- [WHAT THE TASK ASKS] Set down the material once more, exactly as it appears.

---- RECORDED INFORMATION

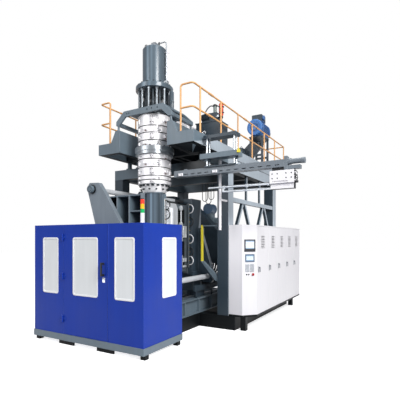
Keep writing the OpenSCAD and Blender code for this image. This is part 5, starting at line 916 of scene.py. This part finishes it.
# Three split collars hold the two arms together, and a rubber stop closes the end of one
collar = drum("arm_collars", (0, -0.03, 0), (0.045, -0.03, 0), 0.036, 32, "x", (0.004, 0.003))
soften(collar, 0.001)
collars = repeat(collar, [(x, 0, 3.075) for x in (1.790, 2.30, 2.75)])
hang(collars, "take_out_arm", "chrome", rod_chrome)
tip = drum("arm_tip", (1.4552, -0.03, 3.075), (1.430, -0.03, 3.075), 0.021, 24, "-x", (0.004, 0.003))
hang(tip, "take_out_arm", *in_rubber)

# End sensors of the carriage stroke: white moulded housings screwed to the beam's front
sensor = block("beam_sensors", (-0.055, -0.132, 3.375), (0.055, -0.1095, 3.435),
               "-y", (0.005, 0.0), (0.001, 0.006), (0.006, 0.0), (0.001, -0.003))
soften(sensor, 0.002)
sensors = repeat(sensor, [(x, 0, 0) for x in (0.80, 1.64)])
hang(sensors, "robot", "white_paint", white_coat)

# Leads of the carriage drive: rubber cables and an air tube loop out of the carriage plate's end
for k, (z, drop) in enumerate(((3.27, 0.12), (3.24, 0.15), (3.20, 0.13), (3.15, 0.12))):
    hose(f"carriage_lead_{k + 1}",
         half_circle((3.302, -0.127, z - drop / 2), (0, 0, drop / 2), (drop / 2, -0.003 * k, 0)), 0.014,
         "take_out_arm", *(("white_paint", white_coat) if k == 1 else in_rubber))

# Light barrier and blow unit
# An extruded post in signal yellow with a lens strip, on a bent slate bracket from the tower
# column, and under the mould the bored housing of the blow pin in dark enamel.
yellow_enamel = enamel("signal yellow enamel", "#F2E032", "#FBF2A0", 0.35)
dress(slate_enamel, "light_curtain")
touch_up("light_curtain", yellow_enamel, lambda c, n: c.x < 1.0025 and c.z > 1.4895)
dress(dark_enamel, "blow_unit")
dress(hard_chrome, "blow_pin")
lens = block("barrier_lens", (0.9575, 0.508, 1.54), (0.9545, 0.532, 2.27), "-x", (0.003, 0.001))
hang(lens, "frame", "screen_plastic", screen_black)

# Yellow limit switch on the robot's guide head: a moulded body with its roller plunger
switch = block("lift_switch", (2.1705, -0.180, 3.725), (2.225, -0.130, 3.785), "-y", (0.006, 0.0), (0.001, -0.004))
plunger = drum("switch_plunger", (2.198, -0.155, 3.783), (2.198, -0.155, 3.812), 0.010, 16, "+z", (0.003, 0.002))
switch = join("lift_switch", [switch, plunger])
hang(switch, "frame", "yellow_paint", yellow_enamel, 0.002, 2)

--------

- [ANSWER IN FULL]
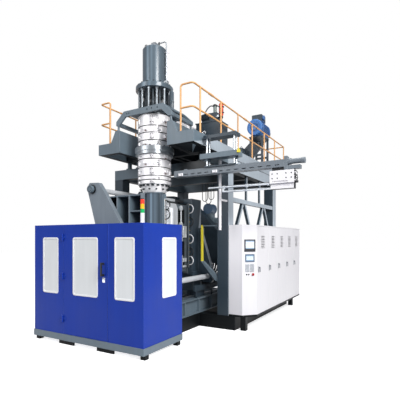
Keep writing the OpenSCAD and Blender code for this image. This is part 5, starting at line 916 of scene.py. This part finishes it.
# Three split collars hold the two arms together, and a rubber stop closes the end of one
collar = drum("arm_collars", (0, -0.03, 0), (0.045, -0.03, 0), 0.036, 32, "x", (0.004, 0.003))
soften(collar, 0.001)
collars = repeat(collar, [(x, 0, 3.075) for x in (1.790, 2.30, 2.75)])
hang(collars, "take_out_arm", "chrome", rod_chrome)
tip = drum("arm_tip", (1.4552, -0.03, 3.075), (1.430, -0.03, 3.075), 0.021, 24, "-x", (0.004, 0.003))
hang(tip, "take_out_arm", *in_rubber)

# End sensors of the carriage stroke: white moulded housings screwed to the beam's front
sensor = block("beam_sensors", (-0.055, -0.132, 3.375), (0.055, -0.1095, 3.435),
               "-y", (0.005, 0.0), (0.001, 0.006), (0.006, 0.0), (0.001, -0.003))
soften(sensor, 0.002)
sensors = repeat(sensor, [(x, 0, 0) for x in (0.80, 1.64)])
hang(sensors, "robot", "white_paint", white_coat)

# Leads of the carriage drive: rubber cables and an air tube loop out of the carriage plate's end
for k, (z, drop) in enumerate(((3.27, 0.12), (3.24, 0.15), (3.20, 0.13), (3.15, 0.12))):
    hose(f"carriage_lead_{k + 1}",
         half_circle((3.302, -0.127, z - drop / 2), (0, 0, drop / 2), (drop / 2, -0.003 * k, 0)), 0.014,
         "take_out_arm", *(("white_paint", white_coat) if k == 1 else in_rubber))

# Light barrier and blow unit
# An extruded post in signal yellow with a lens strip, on a bent slate bracket from the tower
# column, and under the mould the bored housing of the blow pin in dark enamel.
yellow_enamel = enamel("signal yellow enamel", "#F2E032", "#FBF2A0", 0.35)
dress(slate_enamel, "light_curtain")
touch_up("light_curtain", yellow_enamel, lambda c, n: c.x < 1.0025 and c.z > 1.4895)
dress(dark_enamel, "blow_unit")
dress(hard_chrome, "blow_pin")
lens = block("barrier_lens", (0.9575, 0.508, 1.54), (0.9545, 0.532, 2.27), "-x", (0.003, 0.001))
hang(lens, "frame", "screen_plastic", screen_black)

# Yellow limit switch on the robot's guide head: a moulded body with its roller plunger
switch = block("lift_switch", (2.1705, -0.180, 3.725), (2.225, -0.130, 3.785), "-y", (0.006, 0.0), (0.001, -0.004))
plunger = drum("switch_plunger", (2.198, -0.155, 3.783), (2.198, -0.155, 3.812), 0.010, 16, "+z", (0.003, 0.002))
switch = join("lift_switch", [switch, plunger])
hang(switch, "frame", "yellow_paint", yellow_enamel, 0.002, 2)